→ **YOUR GOAL**:
Repeat each record exactly as written, and drop any images.

[START TASK INPUT]

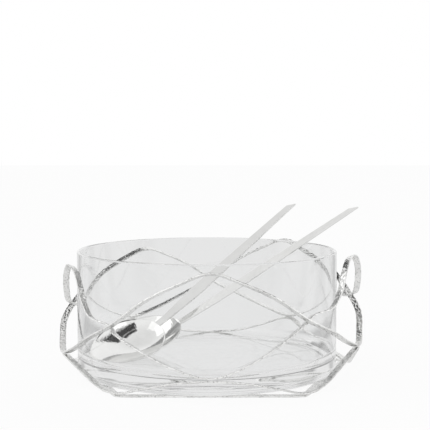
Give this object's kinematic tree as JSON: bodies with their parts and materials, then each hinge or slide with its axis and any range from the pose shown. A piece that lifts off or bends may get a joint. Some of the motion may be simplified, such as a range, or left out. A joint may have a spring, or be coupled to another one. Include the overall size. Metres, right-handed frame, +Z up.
{
  "type": "salad bowl",
  "caption": "Clear straight-sided glass salad bowl carried in an interlaced frame of hammered silver straps with bent-out loop handles, with a serving spoon and fork laid in it.",
  "frame": {"origin": "on the table, on the vertical axis of the strap frame", "axes": "+X is the viewer's right, +Y is the back, +Z is up"},
  "size_m": [0.2998, 0.291, 0.1546],
  "materials": {
    "glass": "clear, polished",
    "silver": "bright silver, hammered",
    "server_silver": "bright silver, heads polished and handles hammered"
  },
  "bodies": {
    "root": {"glass_bowl": "glass", "star_band": "silver", "foot_band": "silver", "base_band": "silver", "serving_spoon": "server_silver", "serving_fork": "server_silver"}
  },
  "joints": []
}
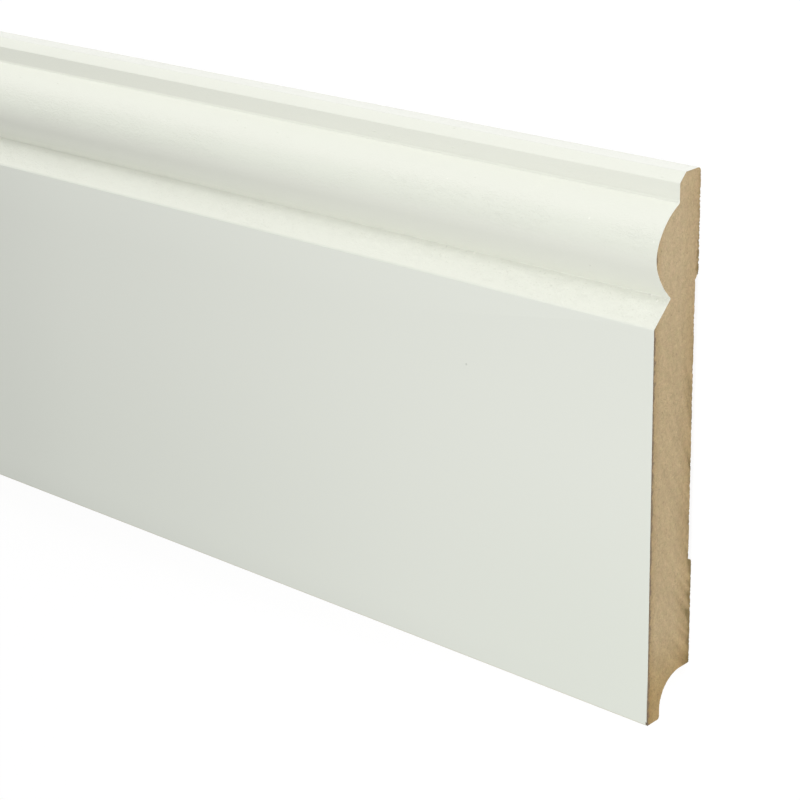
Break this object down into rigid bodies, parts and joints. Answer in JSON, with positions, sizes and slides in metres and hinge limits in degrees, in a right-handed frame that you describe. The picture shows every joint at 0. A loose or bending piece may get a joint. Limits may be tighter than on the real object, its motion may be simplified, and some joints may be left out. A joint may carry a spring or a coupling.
{
  "type": "skirting board length",
  "caption": "Straight skirting board with a torus moulding along its top, a relieved back and a cable rebate, primed white on face and top, bare fibreboard at the back and sawn ends.",
  "frame": {"origin": "middle of the underside, on the floor that the back pads lie on", "axes": "+X along the board's length, +Y towards the moulded top edge, +Z out of the moulded face, away from the wall that the back is fixed to"},
  "size_m": [2.4, 0.12, 0.015],
  "materials": {
    "primed_fibreboard": "satin white priming lacquer on the moulded face and the top edge, bare brown fibreboard on the back, in the rebate, on the foot and on the sawn ends"
  },
  "bodies": {
    "root": {"skirting_board": "primed_fibreboard"}
  },
  "joints": []
}
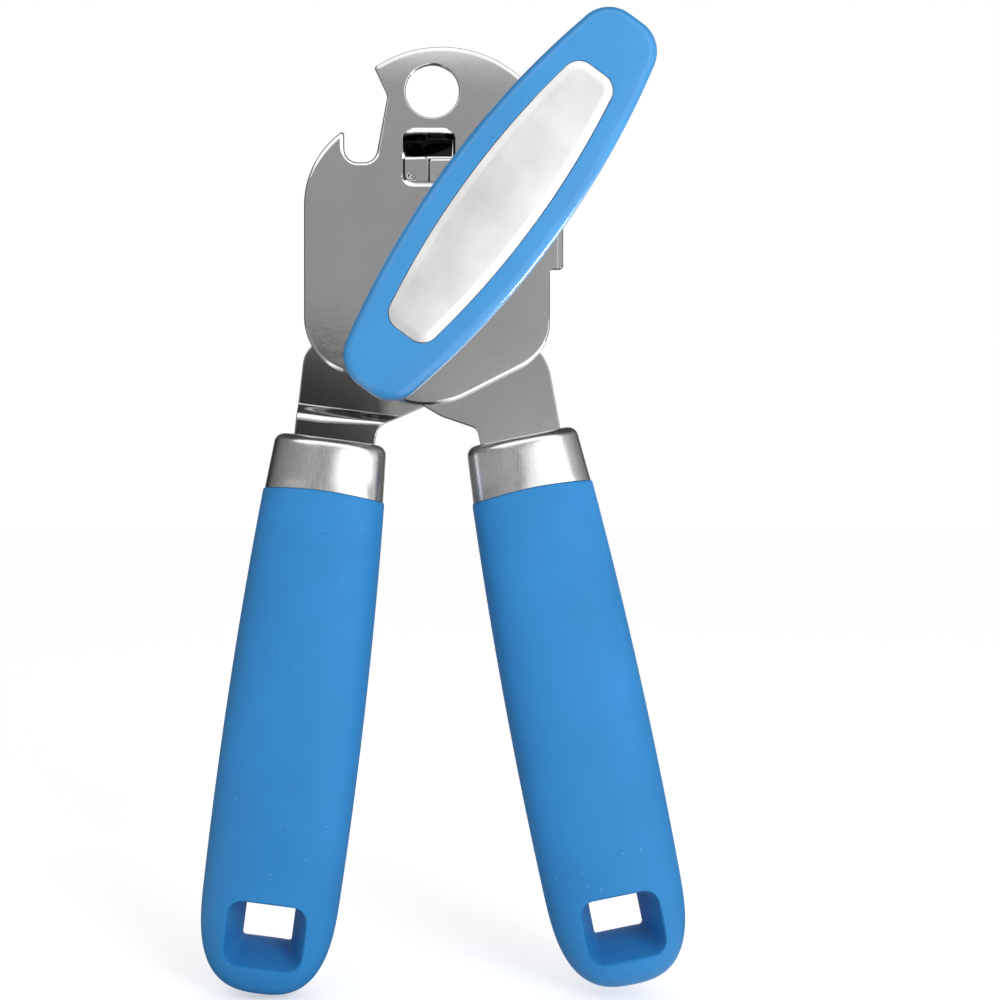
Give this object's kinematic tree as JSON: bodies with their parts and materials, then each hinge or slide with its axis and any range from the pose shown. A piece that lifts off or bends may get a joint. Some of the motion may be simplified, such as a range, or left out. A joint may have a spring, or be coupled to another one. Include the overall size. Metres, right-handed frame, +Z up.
{
  "type": "manual can opener",
  "caption": "Hand-held geared can opener: steel head plate with hang hole and bottle-opener notch, turning key with metal inlay, and two soft-gripped handles joined by a pivot.",
  "frame": {"origin": "centre of the hang hole in the head plate, at mid thickness of the plate", "axes": "+Z up along the plate towards the hang hole end with the handles pointing down, +X to the right seen from the key side, +Y from the key side to the gear side"},
  "size_m": [0.1019, 0.0296, 0.2035],
  "materials": {
    "plate_steel": "satin stainless sheet with eased edges",
    "arm_steel": "satin stainless sheet",
    "bright_steel": "bright nickel plate",
    "tool_steel": "ground and hardened steel",
    "ferrule_steel": "satin, brushed along the handle",
    "inlay_steel": "fine satin",
    "grip_blue": "matte soft-touch, fine grain",
    "key_blue": "matte, smooth",
    "core_plastic": "plain"
  },
  "bodies": {
    "head": {"front_plate": "plate_steel", "fixed_arm": "arm_steel", "pivot_rivet": "bright_steel", "pivot_bushing": "bright_steel", "pivot_washer": "bright_steel", "feed_bushing": "bright_steel", "left_ferrule": "ferrule_steel", "left_core": "core_plastic", "left_grip": "grip_blue", "left_tang_pins": "bright_steel"},
    "lever": {"lever_arm": "arm_steel", "cutter_axle": "bright_steel", "cutter_spacer": "bright_steel", "cutter_washer": "bright_steel", "right_ferrule": "ferrule_steel", "right_core": "core_plastic", "right_grip": "grip_blue", "right_tang_pins": "bright_steel"},
    "key": {"key_body": "key_blue", "key_inlay": "inlay_steel", "key_washer": "bright_steel", "drive_shaft": "bright_steel", "drive_gear": "tool_steel", "feed_wheel": "tool_steel", "feed_nut": "bright_steel"},
    "cutter": {"cutter_gear": "tool_steel", "cutter_wheel": "tool_steel"}
  },
  "joints": [
    {"name": "lever_pivot", "type": "hinge", "parent": "head", "child": "lever", "pos_m": [-0.0046, 0, -0.0502], "axis": [0, -1, 0], "range_deg": [0, 30]},
    {"name": "key_turn", "type": "hinge", "parent": "head", "child": "key", "pos_m": [0.0134, 0, -0.0258], "axis": [0, -1, 0], "continuous": true},
    {"name": "cutter_spin", "type": "hinge", "parent": "lever", "child": "cutter", "pos_m": [-0.0046, 0, -0.0258], "axis": [0, -1, 0], "continuous": true}
  ],
  "couplings": [
    {"joint": "cutter_spin", "follows": "key_turn", "ratio": -1}
  ]
}
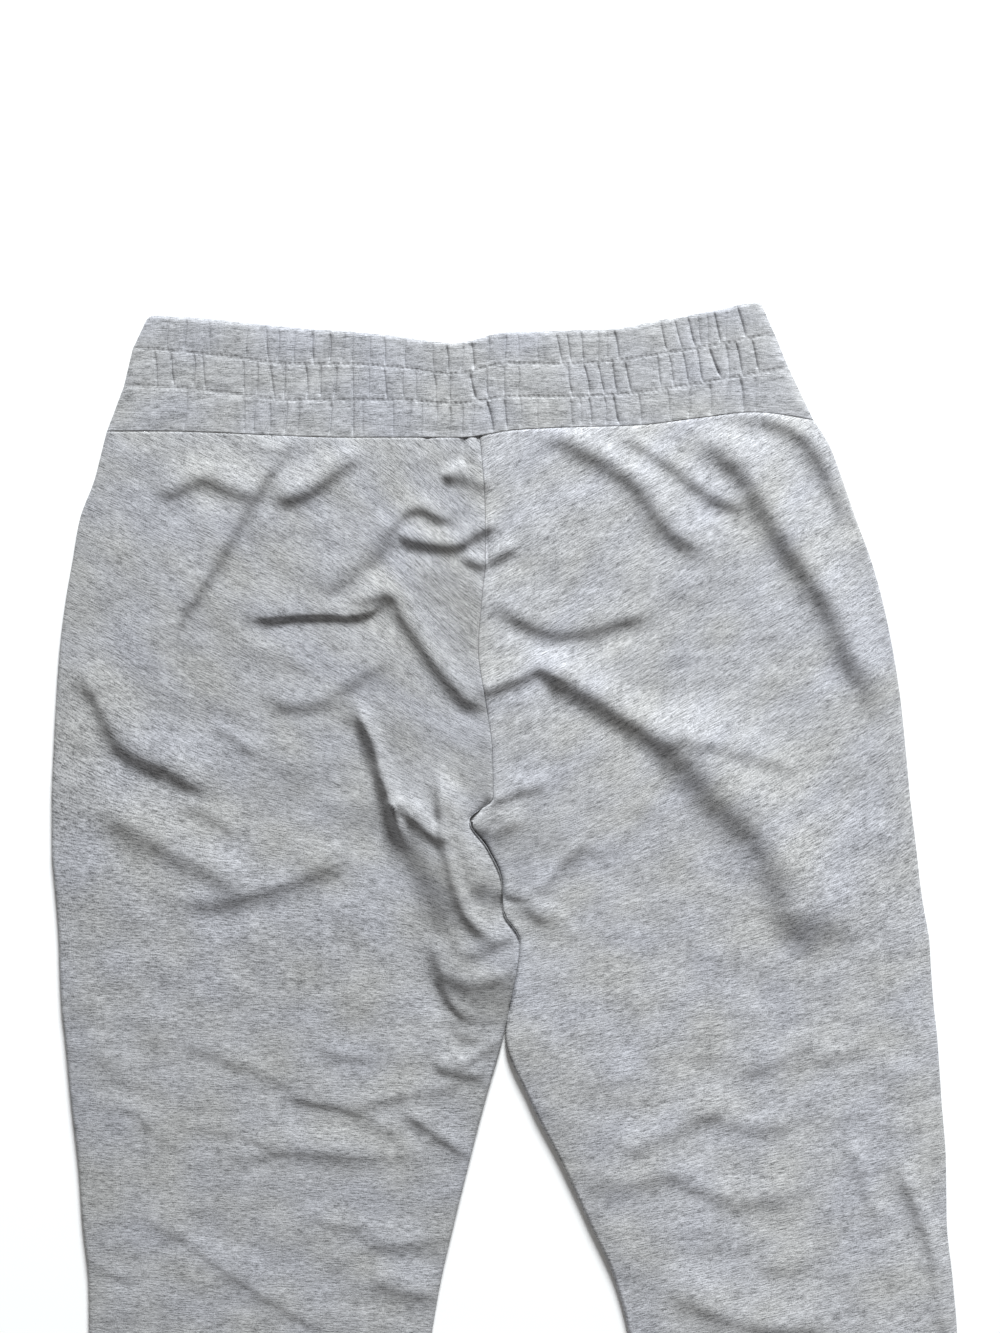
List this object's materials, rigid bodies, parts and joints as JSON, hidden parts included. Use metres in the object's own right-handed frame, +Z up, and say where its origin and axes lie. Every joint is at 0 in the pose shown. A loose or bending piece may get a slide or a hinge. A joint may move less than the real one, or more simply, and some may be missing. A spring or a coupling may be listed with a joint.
{
  "type": "jogger sweatpants",
  "caption": "Fleece jogger sweatpants laid flat with the back up: wide channelled elastic waistband, tapering legs and rib cuffs.",
  "frame": {"origin": "middle of the underside, on the surface that the garment lies on", "axes": "+Y from the cuffs to the waist, +X to the right as seen from above with the waist up, +Z up"},
  "size_m": [0.5196, 0.985, 0.0171],
  "materials": {
    "fleece": "light grey heather cotton fleece, matt and slightly napped",
    "waistband": "the same heather fleece gathered over elastic in stitched channels",
    "rib": "light grey heather rib knit, matt"
  },
  "bodies": {
    "root": {"waistband_back": "waistband", "waistband_front": "waistband", "back_left": "fleece", "back_right": "fleece", "front_left": "fleece", "front_right": "fleece", "cuff_left_upper": "rib", "cuff_left_lower": "rib", "cuff_right_upper": "rib", "cuff_right_lower": "rib"}
  },
  "joints": []
}
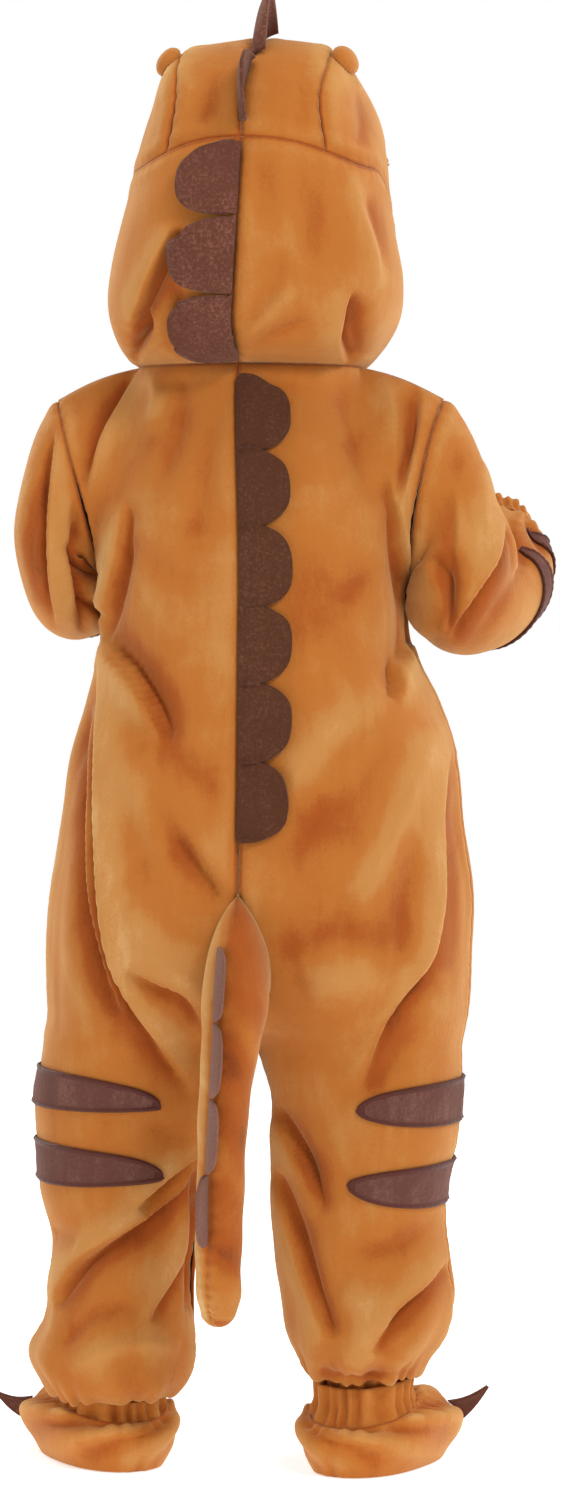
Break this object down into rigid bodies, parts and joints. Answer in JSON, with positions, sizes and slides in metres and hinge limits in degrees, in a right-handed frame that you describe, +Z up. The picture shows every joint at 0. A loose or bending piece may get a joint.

[END TASK INPUT]

→ **TASK SOLUTION**:
Give this object's kinematic tree as JSON: bodies with their parts and materials, then each hinge or slide with its axis and any range from the pose shown. A piece that lifts off or bends may get a joint. Some of the motion may be simplified, such as a range, or left out. A joint may have a spring, or be coupled to another one. Include the overall size. Metres, right-handed frame, +Z up.
{
  "type": "salad bowl",
  "caption": "Clear straight-sided glass salad bowl carried in an interlaced frame of hammered silver straps with bent-out loop handles, with a serving spoon and fork laid in it.",
  "frame": {"origin": "on the table, on the vertical axis of the strap frame", "axes": "+X is the viewer's right, +Y is the back, +Z is up"},
  "size_m": [0.2998, 0.291, 0.1546],
  "materials": {
    "glass": "clear, polished",
    "silver": "bright silver, hammered",
    "server_silver": "bright silver, heads polished and handles hammered"
  },
  "bodies": {
    "root": {"glass_bowl": "glass", "star_band": "silver", "foot_band": "silver", "base_band": "silver", "serving_spoon": "server_silver", "serving_fork": "server_silver"}
  },
  "joints": []
}
Break this object down into rigid bodies, parts and joints. Answer in JSON, with positions, sizes and slides in metres and hinge limits in degrees, in a right-handed frame that you describe. The picture shows every joint at 0. A loose or bending piece may get a joint. Limits may be tighter than on the real object, its motion may be simplified, and some joints may be left out. A joint may carry a spring or a coupling.
{
  "type": "skirting board length",
  "caption": "Straight skirting board with a torus moulding along its top, a relieved back and a cable rebate, primed white on face and top, bare fibreboard at the back and sawn ends.",
  "frame": {"origin": "middle of the underside, on the floor that the back pads lie on", "axes": "+X along the board's length, +Y towards the moulded top edge, +Z out of the moulded face, away from the wall that the back is fixed to"},
  "size_m": [2.4, 0.12, 0.015],
  "materials": {
    "primed_fibreboard": "satin white priming lacquer on the moulded face and the top edge, bare brown fibreboard on the back, in the rebate, on the foot and on the sawn ends"
  },
  "bodies": {
    "root": {"skirting_board": "primed_fibreboard"}
  },
  "joints": []
}
Give this object's kinematic tree as JSON: bodies with their parts and materials, then each hinge or slide with its axis and any range from the pose shown. A piece that lifts off or bends may get a joint. Some of the motion may be simplified, such as a range, or left out. A joint may have a spring, or be coupled to another one. Include the overall size. Metres, right-handed frame, +Z up.
{
  "type": "manual can opener",
  "caption": "Hand-held geared can opener: steel head plate with hang hole and bottle-opener notch, turning key with metal inlay, and two soft-gripped handles joined by a pivot.",
  "frame": {"origin": "centre of the hang hole in the head plate, at mid thickness of the plate", "axes": "+Z up along the plate towards the hang hole end with the handles pointing down, +X to the right seen from the key side, +Y from the key side to the gear side"},
  "size_m": [0.1019, 0.0296, 0.2035],
  "materials": {
    "plate_steel": "satin stainless sheet with eased edges",
    "arm_steel": "satin stainless sheet",
    "bright_steel": "bright nickel plate",
    "tool_steel": "ground and hardened steel",
    "ferrule_steel": "satin, brushed along the handle",
    "inlay_steel": "fine satin",
    "grip_blue": "matte soft-touch, fine grain",
    "key_blue": "matte, smooth",
    "core_plastic": "plain"
  },
  "bodies": {
    "head": {"front_plate": "plate_steel", "fixed_arm": "arm_steel", "pivot_rivet": "bright_steel", "pivot_bushing": "bright_steel", "pivot_washer": "bright_steel", "feed_bushing": "bright_steel", "left_ferrule": "ferrule_steel", "left_core": "core_plastic", "left_grip": "grip_blue", "left_tang_pins": "bright_steel"},
    "lever": {"lever_arm": "arm_steel", "cutter_axle": "bright_steel", "cutter_spacer": "bright_steel", "cutter_washer": "bright_steel", "right_ferrule": "ferrule_steel", "right_core": "core_plastic", "right_grip": "grip_blue", "right_tang_pins": "bright_steel"},
    "key": {"key_body": "key_blue", "key_inlay": "inlay_steel", "key_washer": "bright_steel", "drive_shaft": "bright_steel", "drive_gear": "tool_steel", "feed_wheel": "tool_steel", "feed_nut": "bright_steel"},
    "cutter": {"cutter_gear": "tool_steel", "cutter_wheel": "tool_steel"}
  },
  "joints": [
    {"name": "lever_pivot", "type": "hinge", "parent": "head", "child": "lever", "pos_m": [-0.0046, 0, -0.0502], "axis": [0, -1, 0], "range_deg": [0, 30]},
    {"name": "key_turn", "type": "hinge", "parent": "head", "child": "key", "pos_m": [0.0134, 0, -0.0258], "axis": [0, -1, 0], "continuous": true},
    {"name": "cutter_spin", "type": "hinge", "parent": "lever", "child": "cutter", "pos_m": [-0.0046, 0, -0.0258], "axis": [0, -1, 0], "continuous": true}
  ],
  "couplings": [
    {"joint": "cutter_spin", "follows": "key_turn", "ratio": -1}
  ]
}
List this object's materials, rigid bodies, parts and joints as JSON, hidden parts included. Use metres in the object's own right-handed frame, +Z up, and say where its origin and axes lie. Every joint is at 0 in the pose shown. A loose or bending piece may get a slide or a hinge. A joint may move less than the real one, or more simply, and some may be missing. A spring or a coupling may be listed with a joint.
{
  "type": "jogger sweatpants",
  "caption": "Fleece jogger sweatpants laid flat with the back up: wide channelled elastic waistband, tapering legs and rib cuffs.",
  "frame": {"origin": "middle of the underside, on the surface that the garment lies on", "axes": "+Y from the cuffs to the waist, +X to the right as seen from above with the waist up, +Z up"},
  "size_m": [0.5196, 0.985, 0.0171],
  "materials": {
    "fleece": "light grey heather cotton fleece, matt and slightly napped",
    "waistband": "the same heather fleece gathered over elastic in stitched channels",
    "rib": "light grey heather rib knit, matt"
  },
  "bodies": {
    "root": {"waistband_back": "waistband", "waistband_front": "waistband", "back_left": "fleece", "back_right": "fleece", "front_left": "fleece", "front_right": "fleece", "cuff_left_upper": "rib", "cuff_left_lower": "rib", "cuff_right_upper": "rib", "cuff_right_lower": "rib"}
  },
  "joints": []
}
Break this object down into rigid bodies, parts and joints. Answer in JSON, with positions, sizes and slides in metres and hinge limits in degrees, in a right-handed frame that you describe, +Z up. The picture shows every joint at 0. A loose or bending piece may get a joint.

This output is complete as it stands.